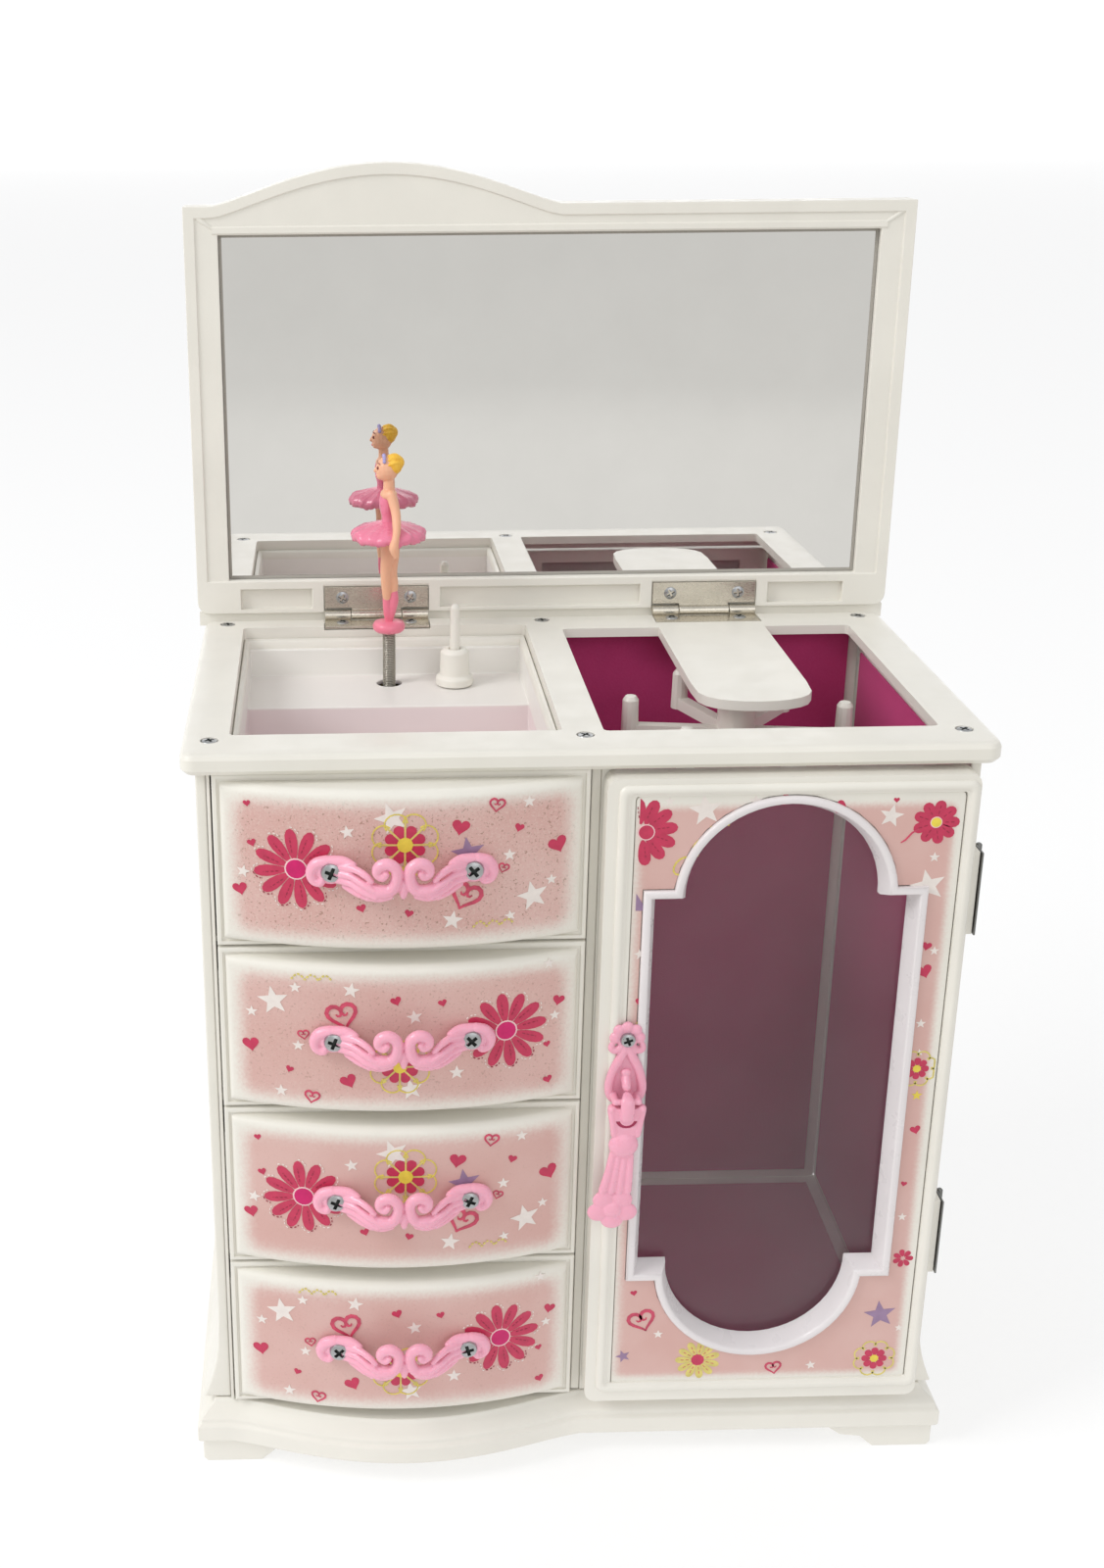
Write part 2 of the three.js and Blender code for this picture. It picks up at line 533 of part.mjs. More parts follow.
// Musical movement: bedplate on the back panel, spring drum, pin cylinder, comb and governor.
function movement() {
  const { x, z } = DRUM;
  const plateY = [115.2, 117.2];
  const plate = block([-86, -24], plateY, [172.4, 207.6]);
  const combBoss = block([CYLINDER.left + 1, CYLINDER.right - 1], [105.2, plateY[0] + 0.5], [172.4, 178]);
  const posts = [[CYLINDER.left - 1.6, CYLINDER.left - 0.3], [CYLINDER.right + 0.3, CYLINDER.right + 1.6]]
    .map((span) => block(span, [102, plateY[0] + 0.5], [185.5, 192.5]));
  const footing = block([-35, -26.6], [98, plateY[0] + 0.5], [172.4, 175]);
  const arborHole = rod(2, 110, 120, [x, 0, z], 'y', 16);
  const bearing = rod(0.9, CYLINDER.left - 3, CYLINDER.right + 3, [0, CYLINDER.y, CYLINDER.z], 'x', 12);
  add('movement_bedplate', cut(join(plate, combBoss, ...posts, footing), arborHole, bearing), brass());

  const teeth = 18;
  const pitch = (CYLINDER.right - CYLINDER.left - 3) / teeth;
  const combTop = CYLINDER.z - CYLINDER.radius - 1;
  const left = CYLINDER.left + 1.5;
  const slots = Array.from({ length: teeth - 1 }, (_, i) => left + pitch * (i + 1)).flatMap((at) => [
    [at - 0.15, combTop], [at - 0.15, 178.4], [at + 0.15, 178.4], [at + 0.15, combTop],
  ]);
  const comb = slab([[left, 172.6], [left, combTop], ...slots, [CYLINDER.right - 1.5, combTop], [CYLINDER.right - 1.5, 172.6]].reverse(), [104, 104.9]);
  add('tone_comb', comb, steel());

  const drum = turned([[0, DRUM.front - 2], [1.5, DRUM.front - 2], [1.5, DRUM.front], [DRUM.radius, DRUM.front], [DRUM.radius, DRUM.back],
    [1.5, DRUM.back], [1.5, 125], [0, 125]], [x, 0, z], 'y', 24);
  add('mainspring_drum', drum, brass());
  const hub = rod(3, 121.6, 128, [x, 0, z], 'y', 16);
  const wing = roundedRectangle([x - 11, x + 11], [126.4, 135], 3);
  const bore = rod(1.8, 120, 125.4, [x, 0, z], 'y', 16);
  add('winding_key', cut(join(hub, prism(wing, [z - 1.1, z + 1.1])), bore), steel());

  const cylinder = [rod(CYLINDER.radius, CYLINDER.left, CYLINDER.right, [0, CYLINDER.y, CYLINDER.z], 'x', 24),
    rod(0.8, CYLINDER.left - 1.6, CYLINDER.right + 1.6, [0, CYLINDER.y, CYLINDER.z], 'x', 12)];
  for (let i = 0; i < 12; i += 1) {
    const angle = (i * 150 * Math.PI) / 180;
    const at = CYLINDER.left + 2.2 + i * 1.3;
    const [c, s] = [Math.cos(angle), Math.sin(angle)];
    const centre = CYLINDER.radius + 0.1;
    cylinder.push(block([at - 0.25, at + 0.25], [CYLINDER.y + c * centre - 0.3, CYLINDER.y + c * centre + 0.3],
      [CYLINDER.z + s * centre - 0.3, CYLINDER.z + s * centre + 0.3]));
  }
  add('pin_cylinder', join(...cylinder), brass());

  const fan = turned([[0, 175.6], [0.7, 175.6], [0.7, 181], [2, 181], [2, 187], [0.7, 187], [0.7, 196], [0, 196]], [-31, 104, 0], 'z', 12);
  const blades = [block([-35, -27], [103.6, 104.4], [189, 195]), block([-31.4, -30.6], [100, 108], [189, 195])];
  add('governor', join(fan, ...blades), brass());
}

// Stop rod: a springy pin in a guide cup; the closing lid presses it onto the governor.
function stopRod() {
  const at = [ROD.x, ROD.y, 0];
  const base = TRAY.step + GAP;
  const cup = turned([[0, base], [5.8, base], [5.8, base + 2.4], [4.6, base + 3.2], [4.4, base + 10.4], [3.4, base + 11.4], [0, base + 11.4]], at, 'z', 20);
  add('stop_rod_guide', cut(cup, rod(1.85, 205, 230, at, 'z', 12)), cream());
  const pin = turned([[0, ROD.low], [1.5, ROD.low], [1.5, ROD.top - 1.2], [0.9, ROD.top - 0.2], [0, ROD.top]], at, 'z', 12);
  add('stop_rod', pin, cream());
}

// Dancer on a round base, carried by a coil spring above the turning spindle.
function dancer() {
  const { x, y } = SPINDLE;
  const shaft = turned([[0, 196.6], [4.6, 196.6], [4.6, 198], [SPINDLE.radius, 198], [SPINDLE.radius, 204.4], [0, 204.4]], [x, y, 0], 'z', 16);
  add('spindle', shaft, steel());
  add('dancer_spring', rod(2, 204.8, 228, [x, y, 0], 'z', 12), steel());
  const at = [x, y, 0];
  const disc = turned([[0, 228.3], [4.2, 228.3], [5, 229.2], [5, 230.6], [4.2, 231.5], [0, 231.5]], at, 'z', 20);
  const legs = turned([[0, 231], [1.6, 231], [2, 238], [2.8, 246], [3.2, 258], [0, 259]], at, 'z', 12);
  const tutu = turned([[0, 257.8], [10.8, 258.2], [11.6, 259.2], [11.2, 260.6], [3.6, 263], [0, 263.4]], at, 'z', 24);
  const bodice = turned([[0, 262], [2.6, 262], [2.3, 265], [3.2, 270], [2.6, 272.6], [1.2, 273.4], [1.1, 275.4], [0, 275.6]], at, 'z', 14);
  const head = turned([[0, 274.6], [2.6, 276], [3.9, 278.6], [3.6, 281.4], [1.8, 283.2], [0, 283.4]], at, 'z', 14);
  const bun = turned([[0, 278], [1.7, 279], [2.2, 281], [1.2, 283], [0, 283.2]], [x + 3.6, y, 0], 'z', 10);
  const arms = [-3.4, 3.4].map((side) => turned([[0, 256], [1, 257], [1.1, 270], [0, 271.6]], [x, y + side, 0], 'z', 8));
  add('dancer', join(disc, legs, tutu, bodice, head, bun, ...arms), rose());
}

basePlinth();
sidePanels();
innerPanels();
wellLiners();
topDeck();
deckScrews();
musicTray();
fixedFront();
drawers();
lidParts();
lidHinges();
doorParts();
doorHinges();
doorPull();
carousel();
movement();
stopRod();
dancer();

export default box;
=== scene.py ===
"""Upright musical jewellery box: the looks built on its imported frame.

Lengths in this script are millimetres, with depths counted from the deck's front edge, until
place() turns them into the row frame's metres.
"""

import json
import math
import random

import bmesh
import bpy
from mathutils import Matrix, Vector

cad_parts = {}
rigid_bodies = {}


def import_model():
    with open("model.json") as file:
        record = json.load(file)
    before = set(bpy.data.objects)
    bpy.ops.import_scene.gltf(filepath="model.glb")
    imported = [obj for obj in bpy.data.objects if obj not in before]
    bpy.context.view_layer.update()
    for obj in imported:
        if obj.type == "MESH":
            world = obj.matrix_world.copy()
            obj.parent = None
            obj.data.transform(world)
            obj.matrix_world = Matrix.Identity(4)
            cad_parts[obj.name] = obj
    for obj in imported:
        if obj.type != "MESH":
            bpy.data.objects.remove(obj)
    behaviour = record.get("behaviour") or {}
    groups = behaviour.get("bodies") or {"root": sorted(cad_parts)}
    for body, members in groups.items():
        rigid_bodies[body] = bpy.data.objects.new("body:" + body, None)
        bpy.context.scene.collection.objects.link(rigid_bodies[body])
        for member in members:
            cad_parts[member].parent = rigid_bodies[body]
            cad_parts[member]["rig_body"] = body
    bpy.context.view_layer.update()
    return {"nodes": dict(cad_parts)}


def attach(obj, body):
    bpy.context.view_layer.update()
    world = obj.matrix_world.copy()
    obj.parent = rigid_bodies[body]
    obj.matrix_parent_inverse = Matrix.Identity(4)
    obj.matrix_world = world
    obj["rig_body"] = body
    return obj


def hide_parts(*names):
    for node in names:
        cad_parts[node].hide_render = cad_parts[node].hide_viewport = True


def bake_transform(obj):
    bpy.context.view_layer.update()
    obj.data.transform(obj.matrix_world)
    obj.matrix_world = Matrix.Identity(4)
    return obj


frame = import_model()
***
## Required work
Everything from the first line above up to and including the line that contains "add('tone_comb', comb, steel());" should be printed exactly; please print only that.

## Worked answer
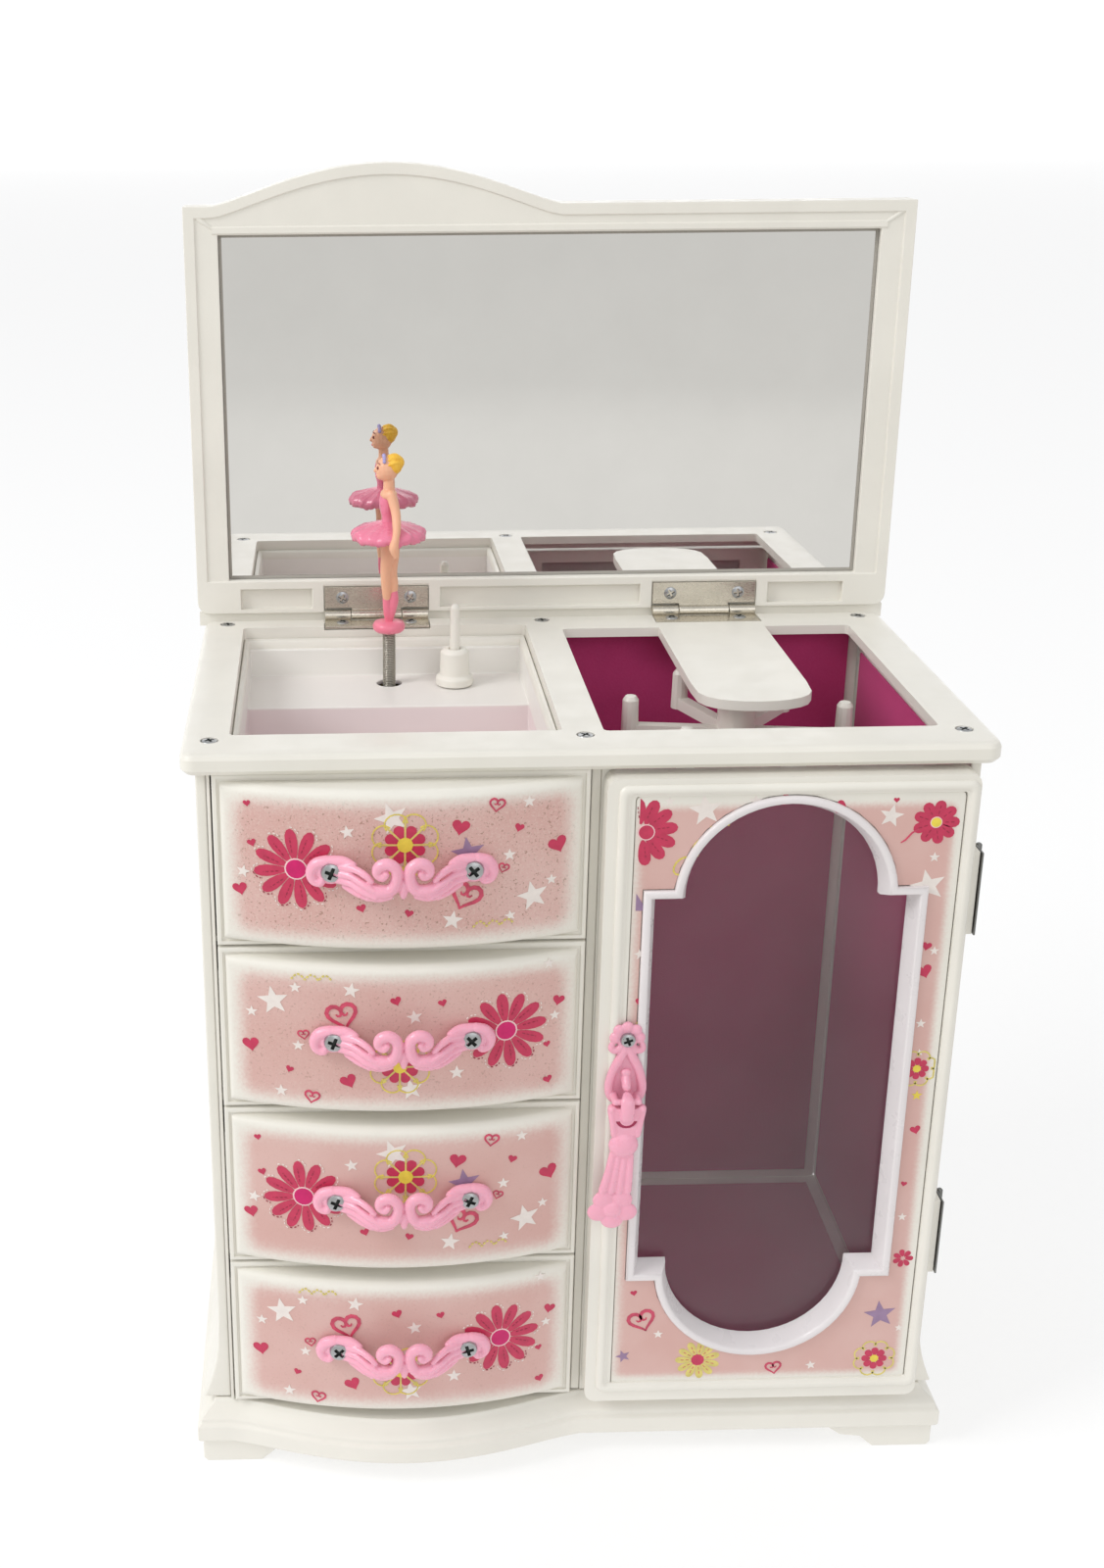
Write part 2 of the three.js and Blender code for this picture. It picks up at line 533 of part.mjs. More parts follow.
// Musical movement: bedplate on the back panel, spring drum, pin cylinder, comb and governor.
function movement() {
  const { x, z } = DRUM;
  const plateY = [115.2, 117.2];
  const plate = block([-86, -24], plateY, [172.4, 207.6]);
  const combBoss = block([CYLINDER.left + 1, CYLINDER.right - 1], [105.2, plateY[0] + 0.5], [172.4, 178]);
  const posts = [[CYLINDER.left - 1.6, CYLINDER.left - 0.3], [CYLINDER.right + 0.3, CYLINDER.right + 1.6]]
    .map((span) => block(span, [102, plateY[0] + 0.5], [185.5, 192.5]));
  const footing = block([-35, -26.6], [98, plateY[0] + 0.5], [172.4, 175]);
  const arborHole = rod(2, 110, 120, [x, 0, z], 'y', 16);
  const bearing = rod(0.9, CYLINDER.left - 3, CYLINDER.right + 3, [0, CYLINDER.y, CYLINDER.z], 'x', 12);
  add('movement_bedplate', cut(join(plate, combBoss, ...posts, footing), arborHole, bearing), brass());

  const teeth = 18;
  const pitch = (CYLINDER.right - CYLINDER.left - 3) / teeth;
  const combTop = CYLINDER.z - CYLINDER.radius - 1;
  const left = CYLINDER.left + 1.5;
  const slots = Array.from({ length: teeth - 1 }, (_, i) => left + pitch * (i + 1)).flatMap((at) => [
    [at - 0.15, combTop], [at - 0.15, 178.4], [at + 0.15, 178.4], [at + 0.15, combTop],
  ]);
  const comb = slab([[left, 172.6], [left, combTop], ...slots, [CYLINDER.right - 1.5, combTop], [CYLINDER.right - 1.5, 172.6]].reverse(), [104, 104.9]);
  add('tone_comb', comb, steel());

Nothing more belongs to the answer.